If a questionable pass interference call didn’t wipe out an interception with three minutes left in the game, the Irish may have been able to secure a victory. But plenty happened after that penalty.

Pittsburgh took a 38-35 lead two players later with a Tyler Palko touchdown pass to tight end Erik Gill. Notre Dame hurried down the field and tied the game with a 45-yard field goal by D.J. Fitzpatrick with 1:11 remaining.

That was too much time for head coach Tyrone Willingham to escape defeat. Pitt’s Josh Cummings won the game on a 32-yard field goal with one second left.

• 2008: Pitt 36, ND 33 (4 OT)

Notre Dame couldn’t hold onto its 24-17 lead late in the fourth quarter. A 10-yard touchdown pass from Pat Bostick to Jonathan Baldwin helped tie the game with 2:22 left. Then the Irish eventually fell short in a kicking competition in four overtimes.

In each of the first three overtimes, both Pitt’s Conor Lee and ND’s Brandon Walker successfully made field goals. Walker faltered first and missed a 38-yard attempt to the left in the fourth overtime. Lee ended the back-and-forth with a successful 22-yard try.

• 2012: ND 29, Pitt 26 (3 OT)

Notre Dame’s undefeated regular season was nearly ruined by an underwhelming Pittsburgh team. The Irish overcame two interceptions, a fumble in the end zone, a missed field goal and a missed extra point and also erased a 20-6 fourth quarter lead.

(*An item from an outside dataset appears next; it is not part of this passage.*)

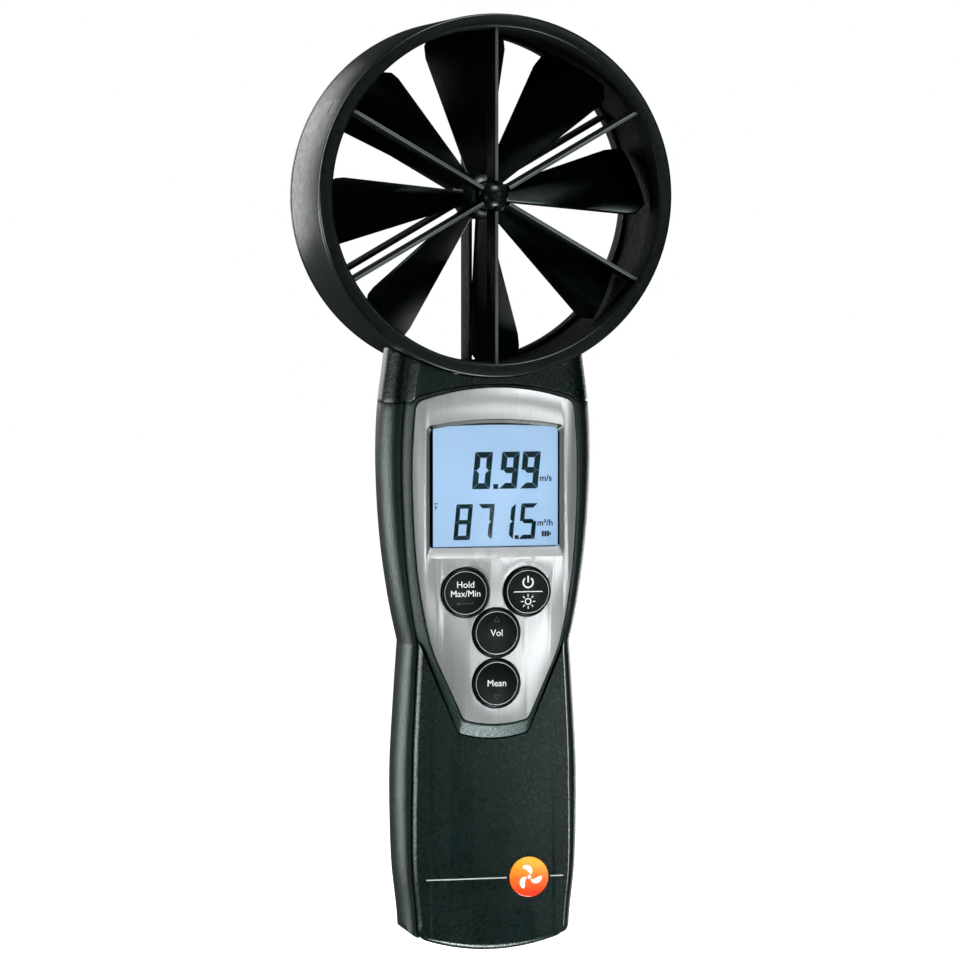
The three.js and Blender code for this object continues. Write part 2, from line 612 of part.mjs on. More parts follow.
function buttonCap([x, z]) {
  return turned([
    [0, BUTTON_FRONT + 0.2], [6.1, BUTTON_FRONT], [BUTTON_RADIUS, BUTTON_FRONT + 0.6],
    [BUTTON_RADIUS, -17.0], [BUTTON_FLANGE, -17.0], [BUTTON_FLANGE, -16.0], [3, -16.0],
    [3, BUTTON_STEM_END], [0, BUTTON_STEM_END],
  ], x, z, 20);
}

function keypadMat() {
  const sheet = box([-16.5, BOARD.front - GAP - 1.0, 75], [16.5, BOARD.front - GAP, 115]);
  const domes = Object.values(BUTTONS).map(([x, z]) => turned([
    [0, -10.2], [4.6, -10.2], [3.4, -11.2], [0, -11.2],
  ], x, z, 12));
  return cut(join(sheet, ...domes), ...boardPosts(GAP, -20, 0));
}

function circuitBoard() {
  const board = box([-BOARD.halfWidth, BOARD.front, BOARD.bottom], [BOARD.halfWidth, BOARD.back, BOARD.top]);
  const [x, z] = HOUSING_SCREWS.middle;
  const notches = [-x, x].map((side) => rodY(POST_RADIUS + GAP, -20, 10, side, z, 16));
  return cut(board, ...notches, ...boardPilots(-20));
}

// a pan-head screw along Y, its head toward +Y
function screw([x, z], { head, shank, headBottom, headDepth, tip }) {
  return turned([
    [0, tip], [shank, tip + 1], [shank, headBottom], [head, headBottom],
    [head, headBottom + headDepth * 0.6], [head * 0.7, headBottom + headDepth], [0, headBottom + headDepth],
  ], x, z, 12);
}
const mainScrew = { head: SCREW_HEAD, shank: SCREW_SHANK };
const housingScrew = (at) => screw(at, {
  ...mainScrew, headBottom: HOUSING_SCREW_SEAT + GAP, headDepth: 2.2, tip: -9,
});
const neckScrew = (at) => screw(at, {
  ...mainScrew, headBottom: NECK_SCREW_SEAT + GAP, headDepth: 1.4, tip: 11,
});
const boardScrew = (at) => screw(at, { ...BOARD_SCREW, headBottom: BOARD.back + GAP });

// the battery's round stud and six-sided socket, or the room that they take in the clip
function contacts(grow, bottom, top) {
  const { x, stud, socket } = BATTERY.contacts;
  const y = BATTERY.middleY;
  return [rodZ(stud + grow, -x, y, bottom, top), rodZ(socket + grow, x, y, bottom, top, 6)];
}

function battery() {
  const [w, d, h] = BATTERY.size;
  const y = BATTERY.middleY;
  const top = BATTERY.bottom + h;
  const can = box([-w / 2, y - d / 2, BATTERY.bottom], [w / 2, y + d / 2, top]);
  return join(can, ...contacts(0, top - 0.5, top + BATTERY.contacts.rise));
}

function batteryClip() {
  const [w, d, h] = BATTERY.size;
  const y = BATTERY.middleY;
  const z = BATTERY.bottom + h + GAP;
  const plate = box([-w / 2 + 0.5, y - d / 2 + 1, z], [w / 2 - 0.5, y + d / 2 - 1, z + CLIP_HEIGHT]);
  return cut(plate, ...contacts(GAP, z - 1, z + BATTERY.contacts.rise + 0.4));
}

function lead(points, radius) {
  const path = new THREE.CatmullRomCurve3(points.map((p) => new THREE.Vector3(...p)));
  const section = new THREE.Shape(range(0, 300, 5).map((angle) => new THREE.Vector2(
    radius * Math.cos(radians(angle)), radius * Math.sin(radians(angle)),
  )));
  return solid(new THREE.ExtrudeGeometry(section, { steps: 8, extrudePath: path, bevelEnabled: false }));
}

// the pickup's coil looks up through the ring at the blade tips; its flange is under the neck's roof
function spinPickup() {
  const { x, y, radius, flange, flangeZ, standProud } = PICKUP;
  const top = RING_Z - RING_BORE + standProud;
  return join(rodZ(radius, x, y, flangeZ[0] + 1, top), rodZ(flange, x, y, ...flangeZ));
}

function temperatureProbe() {
  const { x, y, radius, tipRadius, bottom, top, tip } = PROBE;
  return join(rodZ(radius, x, y, bottom, top, 12), rodZ(tipRadius, x, y, top - 0.4, tip, 12));
}

function badge() {
  const { at, radius, standProud } = BADGE;
  const front = HANDLE_FRONT_Y - standProud;
  const back = HANDLE_FRONT_Y + GAP;
  return turned([
    [0, back], [radius, back], [radius, front + 0.35], [radius - 0.6, front], [0, front - 0.1],
  ], ...at, 28);
}

// ---------------------------------------------------------------- assembly
const anemometer = new THREE.Group();

function place(name, manifold, material) {
  const mesh = new THREE.Mesh(geometryOf(manifold), material);
  mesh.name = name;
  anemometer.add(mesh);
}

place('vane_ring', vaneRing(), SATIN_BLACK);
place('front_guard', guard(-1), SATIN_BLACK);
place('rear_guard', guard(1), SATIN_BLACK);
place('front_hub_cap', hubCap(-1), SATIN_BLACK);
place('rear_hub_cap', hubCap(1), SATIN_BLACK);
place('impeller', impeller(), BLADE_BLACK);
place('impeller_shaft', impellerShaft(), STEEL);
place('front_bearing', bearing(-1), BRASS);
place('rear_bearing', bearing(1), BRASS);
place('spin_pickup', spinPickup(), RUBBER_GREY);
place('temperature_probe', temperatureProbe(), STEEL);

place('neck_cradle', neckCradle(), HOUSING_BLACK);
place('upper_front_shell', upperFrontShell(), HOUSING_BLACK);
place('handle_front', handleFront(), HOUSING_BLACK);
place('back_shell', backShell(), HOUSING_BLACK);
place('battery_cover', batteryCover(), HOUSING_BLACK);
place('faceplate', faceplate(), BRUSHED_SILVER);
place('badge', badge(), SIGNAL_ORANGE);

place('display_frame', displayFrame(), GLOSS_BLACK);
place('display_window', displayWindow(), CLEAR);
place('display_module', displayModule(), SCREEN_BLUE);
for (const [name, at] of Object.entries(BUTTONS)) place(`button_${name}`, buttonCap(at), GLOSS_BLACK);
place('keypad_mat', keypadMat(), RUBBER_GREY);
place('circuit_board', circuitBoard(), BOARD_GREEN);
BOARD_POSTS.forEach((at, i) => place(`board_screw_${i + 1}`, boardScrew(at), STEEL));

for (const [row, [x, z]] of Object.entries(HOUSING_SCREWS)) {
  place(`${row}_screw_left`, housingScrew([-x, z]), STEEL);
  place(`${row}_screw_right`, housingScrew([x, z]), STEEL);
}
place('neck_screw_left', neckScrew([-NECK_SCREW[0], NECK_SCREW[1]]), STEEL);
place('neck_screw_right', neckScrew(NECK_SCREW), STEEL);

place('battery', battery(), BATTERY_GREY);
place('battery_clip', batteryClip(), LEAD_BLACK);
const BATTERY_LEAD = [[4, 3, 59.8], [5, -1, 66], [6, -5, 72], [6, -6.2, 80]];
const leftward = (points) => points.map(([x, y, z]) => [-x, y, z]);
place('battery_lead_red', lead(BATTERY_LEAD, 0.7), LEAD_RED);
place('battery_lead_black', lead(leftward(BATTERY_LEAD), 0.7), LEAD_BLACK);
place('pickup_lead', lead([[0, 0, 163.8], [0, -1.5, 161], [0, -4.5, 156], [0, -6.4, 150]], 0.9), LEAD_BLACK);
place('probe_lead', lead([[8, 12.6, 163.4], [8, 8, 160], [8, -2, 154], [8, -6.4, 148]], 0.8), LEAD_BLACK);

export default anemometer;
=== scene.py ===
import math

import bmesh
import bpy
from mathutils import Matrix, Vector


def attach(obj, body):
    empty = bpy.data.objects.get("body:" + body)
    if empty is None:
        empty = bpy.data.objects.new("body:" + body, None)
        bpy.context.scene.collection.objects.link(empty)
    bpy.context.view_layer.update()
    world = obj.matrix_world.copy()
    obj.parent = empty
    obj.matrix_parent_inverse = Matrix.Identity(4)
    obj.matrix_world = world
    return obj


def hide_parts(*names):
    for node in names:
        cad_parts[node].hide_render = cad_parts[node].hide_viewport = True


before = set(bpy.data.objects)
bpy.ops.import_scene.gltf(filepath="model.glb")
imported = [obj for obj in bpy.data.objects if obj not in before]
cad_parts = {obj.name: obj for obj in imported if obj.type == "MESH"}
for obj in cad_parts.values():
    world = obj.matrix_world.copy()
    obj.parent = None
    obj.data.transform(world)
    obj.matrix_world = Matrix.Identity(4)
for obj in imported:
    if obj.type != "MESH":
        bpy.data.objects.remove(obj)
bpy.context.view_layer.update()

# ---------------------------------------------------------------- sizes, in millimetres
MM = 0.001
GAP = 0.3

RING_Z = 223.8
RING_OUTER = 53.2
RING_BORE = 50.0
RING_HALF_DEPTH = 22.5
RING_SIDES = 192
RIM_DEPTH = 2.7
SLEEVE_OUTER = 49.7
SLEEVE_INNER = 48.9
SLEEVE_DEPTH = 6.0
HUB_RADIUS = 4.0
HUB_FRONT = 20.0
GUARD_INNER = 10.8
SPOKE_OUTER = 21.6
SPOKE_ANGLES = [90, 30, -30, -90, -150, 150]
SPOKE_REACH = 48
CAP_RADIUS = 4.25
CAP_FRONT = 22.4
SLOT_ANGLE = 151
SLOT_Y = -5.5
PICKUP_AT = (0, 0)
PICKUP_HOLE = 2.9
PROBE_AT = (8, 12.6)
PROBE_HOLE = 1.5

BLADE_COUNT = 8
BLADE_START = 6
BLADE_THICK = 1.0
BLADE_TIP = 49.2
BLADE_SWEEP = 9.7
BLADE_PITCH = 45

CREASE_Y = -13.6
FRONT_Y = -20.3
PLATE_Y = -20.8
FRONT_CROWN = 260
BACK_Y = 18.5
BACK_CORNER = 13
SIDE_Y = -6
WALL = 2.2
NECK_SEAM_Z = 162.8
WAIST_Z = 91.4
HANDLE_FRONT_Y = -17.4
HANDLE_CROWN = 400
HANDLE_WALL = 2.4
HANDLE_TOP = 92.3
HANDLE_FLAT_Y = -14.4
TRIM_LINES = [(-20.3, 4.1), (17.6, 21.6)]
BOTTOM_RISE = 5.1
BOTTOM_CORNER_X = 25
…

Surviving a scoreless second overtime may have been ND’s biggest fortune. After the Irish failed to score on their possession thanks to a Cierre Wood fumble, Pitt kicker Kevin Harper missed a 33-yard field goal. Luckily for the Irish, the officials didn’t notice cornerback Bennett Jackson and wide receiver Chris Brown were both on the field for the missed field goal and illegally wearing the same jersey number (2).

The Irish successfully ended the game in the third overtime when quarterback Everett Golson responded to a Pitt field goal with a one-yard touchdown run.